Linebacker cleanliness was not happening in the first couple games. Holding calls, cut blocks, etc. The major leap forward Michigan took as a run defense against Notre Dame was an ability for Washington and Campbell to either occupy two blockers or get into the running lane when one on one. It wasn't entirely consistent; it was a lot better.
Here Washington does get blocked but at least he comes through it and would be pursuing usefully if Bolden turns the play back in. I'm not entirely sure he wasn't assigned to that gap by the center and executed just fine, with Morgan the guy who is supposed to get there.
Bolden still dainty. As a true freshman this is to be expected. Improvement here is something to look for as the year goes on. At some point you hope to see the light go on and Bolden start getting into these guys with a little more authority. He needs to set up outside here and does not, BTW.
Morgan looking pretty good. That's a nice flow and tackle on a play that did not come right to him; he bails out Bolden for the failure to push it back. He gets to flow so decisively because there isn't a potential gap he's running by, which again goes back to Washington getting reached probably not being a big deal.
This is probably why they kept running at Clark. Clark had a rough time and wasn't so much with the taking out two for one blockers and keeping the edge. Roh's not an impact guy but so far he's been a pretty good player despite a lack of stats. He does a lot of the things Van Bergen used to.
Does anyone else have to watch these videos about 5 times in a row to finally see everything that Brian is talking about. First time I was looking at just Washington/Campbell, then second time I was looking at Bolden. 3rd time I was looking at Roh/Ryan. 4th time I was looking at Morgan. Then the 5th time to finally see it all together. I really wish youtube had a slo-mo feature.
Greetings from Bolivia.
"It's special how the real true people hang together. And if you don't support the program you're not a true Michigan guy. It's that simple." - Gary Moeller
Some of the above reinforces to some extent what I felt after the game, which is that I'm more optimistic about this team now than I was before Saturday night. I wasn't sure that this defense would ever gel.
"All of the doughnuts have names that sound like prostitutes."
At many points in his career, I don't think he has been put in a great position (in general ... not necessarily talking about SDE/WDE/whatever) to succeed. Ideally, he would not have played as a 1st-year guy. We all probably remember the linebacker experiment.

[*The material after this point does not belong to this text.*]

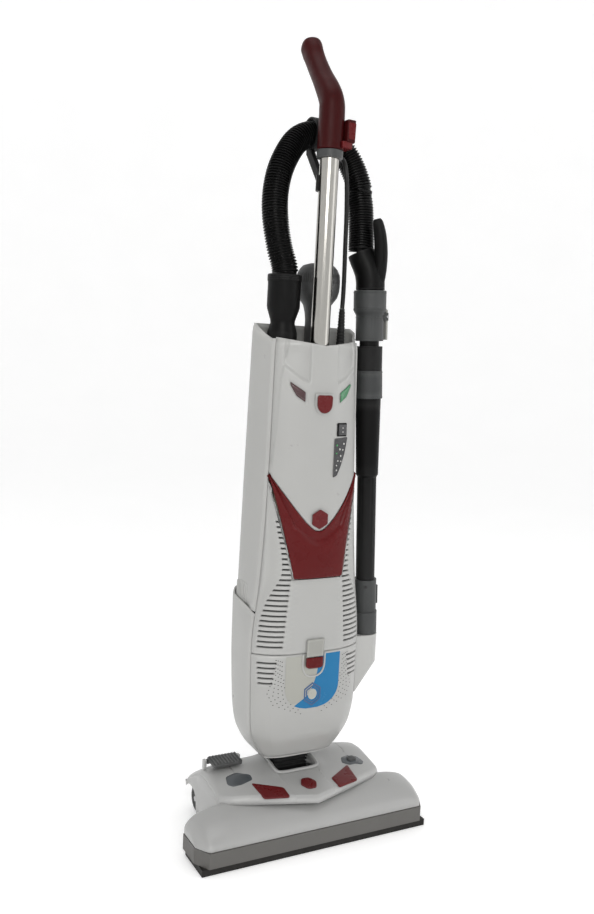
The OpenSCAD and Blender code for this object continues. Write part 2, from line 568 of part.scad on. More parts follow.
// ---- Wand, along its own leaning axis ----
module lathe() rotate_extrude($fn = fine) children();
module wand_tube() color([0.06, 0.06, 0.06]) on_wand() lathe()
  polygon([[12.5, 36], [wand_r, 36], [wand_r, 252], [17.5, 256], [19.5, 375], [18, 375], [18, 418], [20.5, 418],
           [20.5, 455], [wand_r, 455], [wand_r, 500], [12.5, 500]]);
module wand_collars() color([0.32, 0.33, 0.33]) on_wand() difference() {
  union() {
    lathe() polygon([[18.05, 375.3], [21.5, 375.3], [21, 417.7], [18.05, 417.7]]);
    lathe() polygon([[wand_r + 0.05, 463], [21.2, 463], [21.2, 502], [25, 509], [25, 539], [18, 539],
                     [18, 505], [wand_r + 0.05, 501]]);
    for (y = [-9.6, 7.4]) translate([20, y, 494]) cube([8, 2.2, 12]);
  }
  translate([26.8, -12, 500]) rotate([-90, 0, 0]) cylinder(r = 2.05, h = 24, $fn = fine);
}
module wand_latch() color([0.58, 0.58, 0.55]) on_wand() {
  translate([25.5, -7, 465]) cube([3, 14, 46]);
  translate([26.8, -9.5, 500]) rotate([-90, 0, 0]) cylinder(r = 2, h = 19, $fn = fine);
}
module wand_socket() color([0.32, 0.33, 0.33]) on_wand() difference() {
  union() {
    translate([0, 0, 1]) cylinder(r = 19.5, h = 35, $fn = fine);
    translate([0, 0, 36]) cylinder(r = 18, h = 52, $fn = fine);
    translate([16, -5, 46]) cube([5, 10, 30]);
  }
  translate([0, 0, 36]) cylinder(r = wand_r + 0.08, h = 60, $fn = fine);
  translate([0, 0, -1]) cylinder(r = 12, h = 60, $fn = fine);
}
module dusting_brush() color([0.05, 0.05, 0.05]) translate([17, 31, 0]) lathe()
  polygon([[13.95, shelf_z + 0.4], [17, shelf_z + 0.4], [17, 786], [20, 800], [31, 815], [33.3, 830], [32.5, 848],
           [25, 860], [0.01, 864], [0.01, 784], [13.95, 784]]);
module casing_screws() color([0.7, 0.7, 0.72])
  for (x = [-60, 60]) for (z = [420, 560, 700])
    translate([x, upper_back + 0.6, z]) rotate([-90, 0, 0]) cylinder(r = 3.5, h = 1.5, $fn = fine);

sole_plate();
bumper_band();
front_hood();
rear_deck();
deck_trim();
belt_window();
brush_motor();
motor_pulley();
drive_belt();
brush_core();
brush_bristles();
wheel_axles();
left_wheel();
right_wheel();
release_pedal();
height_slider();
recline_pin();
swivel_neck();
lower_casing();
lower_cover();
emblem_panel();
latch_slider();
latch_key();
vent_cover();
exhaust_filter();
suction_motor();
motor_seals();
rear_casing();
top_deck();
dust_bag();
bag_holder();
front_door();
chevron_trim();
front_badge();
left_lens();
right_lens();
control_panel();
rocker_switch();
release_button();
handle_tube();
tube_ring();
grip();
cord_clip();
cord_hook();
strain_relief();
power_cord();
cord_coil();
power_plug();
hose_cuff();
suction_hose();
hose_leg();
hose_hook();
hose_grip();
wand_collars();
wand_latch();
wand_tube();
wand_port();
wand_socket();
dusting_brush();
casing_screws();
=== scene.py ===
import math
import bpy
import bmesh
from mathutils import Matrix, Vector


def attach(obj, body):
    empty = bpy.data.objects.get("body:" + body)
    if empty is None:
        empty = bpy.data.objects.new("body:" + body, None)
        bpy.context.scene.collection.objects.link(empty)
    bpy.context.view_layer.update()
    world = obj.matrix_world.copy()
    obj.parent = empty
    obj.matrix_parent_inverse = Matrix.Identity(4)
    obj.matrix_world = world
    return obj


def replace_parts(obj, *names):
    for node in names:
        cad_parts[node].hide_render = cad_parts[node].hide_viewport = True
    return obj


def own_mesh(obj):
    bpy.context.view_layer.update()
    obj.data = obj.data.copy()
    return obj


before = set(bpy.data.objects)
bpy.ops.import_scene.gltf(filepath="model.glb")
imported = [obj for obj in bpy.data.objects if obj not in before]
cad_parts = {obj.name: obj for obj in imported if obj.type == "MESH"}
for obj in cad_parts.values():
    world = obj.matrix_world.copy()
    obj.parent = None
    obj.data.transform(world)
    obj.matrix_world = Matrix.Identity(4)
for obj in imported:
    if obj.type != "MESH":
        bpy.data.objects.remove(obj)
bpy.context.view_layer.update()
MM = 0.001

# ------------------------------------------------------------------ camera
def look_camera():
    data = bpy.data.cameras.new("camera")
    data.sensor_fit = "AUTO"
    data.sensor_width = 36.0
    data.lens = 36.27
    data.clip_start = 0.05
    data.clip_end = 60.0
    cam = bpy.data.objects.new("camera", data)
    bpy.context.scene.collection.objects.link(cam)
    pitch, roll, turn = math.radians(6.537), math.radians(2.977), math.radians(61.71)
    forward = Vector((math.cos(turn) * math.cos(pitch), math.sin(turn) * math.cos(pitch), -math.sin(pitch)))
    level = Vector((math.sin(turn), -math.cos(turn), 0.0))
    upright = level.cross(forward)
    right = math.cos(roll) * level + math.sin(roll) * upright
    up = -math.sin(roll) * level + math.cos(roll) * upright
    m = Matrix((right, up, -forward)).transposed().to_4x4()
    m.translation = Vector((-0.6680, -1.2035, 0.7309))
    cam.matrix_world = m
    bpy.context.scene.camera = cam

look_camera()

# ------------------------------------------------------------------ materials
def nodes_of(name):
    m = bpy.data.materials.new(name)
    m.use_nodes = True
    return m, m.node_tree.nodes, m.node_tree.links, m.node_tree.nodes["Principled BSDF"]

def noise(nd, lk, scale, detail=4.0, rough=0.55):
    tc = nd.new("ShaderNodeTexCoord")
    n = nd.new("ShaderNodeTexNoise")
    n.inputs["Scale"].default_value = scale
    n.inputs["Detail"].default_value = detail
    n.inputs["Roughness"].default_value = rough
    lk.new(tc.outputs["Object"], n.inputs["Vector"])
    return n

def ramp(nd, lk, source, stops):
    r = nd.new("ShaderNodeValToRGB")
    els = r.color_ramp.elements
    els[0].position, els[0].color = stops[0][0], stops[0][1]
    els[1].position, els[1].color = stops[-1][0], stops[-1][1]
    for pos, col in stops[1:-1]:
        e = els.new(pos)
        e.color = col
    lk.new(source, r.inputs["Fac"])
    return r

def grey(v):
    return (v, v, v, 1.0)

def shade(c, k):
    return (c[0] * k, c[1] * k, c[2] * k, 1.0)

def surface(name, color, rough=0.4, spread=0.08, grain=900.0, grain_depth=0.12, mottle=0.05,
            wear=0.35, metallic=0.0, coat=0.0, specular=0.5, wear_color=None):
    """Moulded, painted or metal surface: mottled colour, worn edges, uneven gloss and a fine grain."""
    m, nd, lk, p = nodes_of(name)
    big = noise(nd, lk, 7.0, 5.0)
    base = ramp(nd, lk, big.outputs["Fac"], [(0.3, shade(color, 1 - mottle)), (0.7, shade(color,
            1 + mottle))])
    geo = nd.new("ShaderNodeNewGeometry")
    edge = ramp(nd, lk, geo.outputs["Pointiness"], [(0.515, grey(0.0)), (0.56, grey(wear))])
    mix = nd.new("ShaderNodeMix")
    mix.data_type = "RGBA"
    lk.new(edge.outputs["Color"], mix.inputs["Factor"])
    lk.new(base.outputs["Color"], mix.inputs[6])
    top = wear_color or [min(1.0, c * 1.35 + 0.05) for c in color[:3]]
    mix.inputs[7].default_value = (top[0], top[1], top[2], 1.0)
    lk.new(mix.outputs[2], p.inputs["Base Color"])
    mid = noise(nd, lk, 38.0, 6.0, 0.65)
    rr = ramp(nd, lk, mid.outputs["Fac"], [(0.3, grey(max(0.02, rough - spread))), (0.72,
            grey(rough + spread))])
    lk.new(rr.outputs["Color"], p.inputs["Roughness"])
    fine = noise(nd, lk, grain, 2.0)
    bump = nd.new("ShaderNodeBump")
    bump.inputs["Strength"].default_value = grain_depth
    bump.inputs["Distance"].default_value = 0.0006
    lk.new(fine.outputs["Fac"], bump.inputs["Height"])
    lk.new(bump.outputs["Normal"], p.inputs["Normal"])
    p.inputs["Metallic"].default_value = metallic
    p.inputs["Coat Weight"].default_value = coat
    p.inputs["Coat Roughness"].default_value = 0.12
    p.inputs["Specular IOR Level"].default_value = specular
    return m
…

I think he would have been better off staying at WDE throughout his career. When I look at his basic frame, I just don't see a 280#+ guy. I'm guessing that he'd be better off at 260-something. It appears that he's "taking one for the team" by playing at SDE.
He's been taking one for the team for 4 years now. That is greatness in and of itself. The guy came all the way from Arizona and has done nothing but try to help the University of Michigan football team win in any way he can. It all probably hasn't been an all-star experience, in a few different ways, and expectations may have been overly done. The guy is a gamer though, and I for oneam glad to have had his presence on the team the past few years.
Edit: I also think he's a pretty decent football player still. Again, expectations maybe not all met, but he's made a lot of good plays (and many good plays under-the-radar).
He's one of the poster children of the whole personnel mis-use/lack of proper player recruitment/development under RR. He certainly has talent; the guy tore it up in high school and the all-star circuit. And he certainly has the right additude. But even the most talented players need proper coaching, development and usesge. The guy was thrust in at like 220 lbs as a true freshman, and has switched positions every single year. That's just not a recipe for success. But he's stepped up for the team at every turn, and still managed to be a constant starter. I for one will miss him on the team.
Holden's problem wasn't so much standing the G up, but peaking inside. That peak would have meant another 5+ yards had Morgan not made such an athletic play. Gotta maintain outside leverage on that cutoff block, knowing you have help inside.
"the Spirit of Michigan is based on a deathless loyalty to Michigan and all her ways and a conviction that nowhere is there a better university, in any way, than this Michigan of ours" - Fielding Yost
This be the stuff that makes me like footbaw a lawt. The many nuances in the game make for such an interesting outlook on the game. Love coming here and getting that extra dose of football very few other places can give.
It's been said a lot around here since Saturday night, but it's true, in that I think this defense may be good enough to earn enough victories to compete for a Big Ten Championship. They are definitely still a bit raw in playing together; but here's to hoping the coaching staff can keep getting these young men to further gel and become a complete and solid unit for Big Ten play.
Good stuff. I'm especially interested to see Morgan's progression from last year. He struggled a lot last year, but he was the Least Terrible at the weakest position on the field. He seems far more comfortable out there, and he's become a respectable starter now in his 2nd year. This gives me a lot of hope for the upsides of Bolden, Clark, Ross, etc. I feel like the individual position coaching upgrade under this regime is just as noticeable as the scheme upgrade.
Regarding Roh: Roh and Bolden both slide to the left. This is presumably a schematic thing because of the motion that they looked at during the week of practice. It's not just a personal adjustment on Roh's part.
Regarding Campbell: Campbell is simply staying in his gap. That's what you have to do against zone runs. If he tries to fight across the guard's face, he's suddenly allowing room for a cutback.
Though it is not ideal that Washington gets reached he does a great job of trying to fill in the gap from behind. Roh is the real deal here. By setting that edge so quick get makes that cut happen so quick and it allows Morgan to shoot the hole. I would love to have Washington not get reached. I was always taught that if you are shaded on a man and than he cannot reach you. If Washington can be in that gap than the RB has to cut way back and should be cleaned up by the WDE for a loss.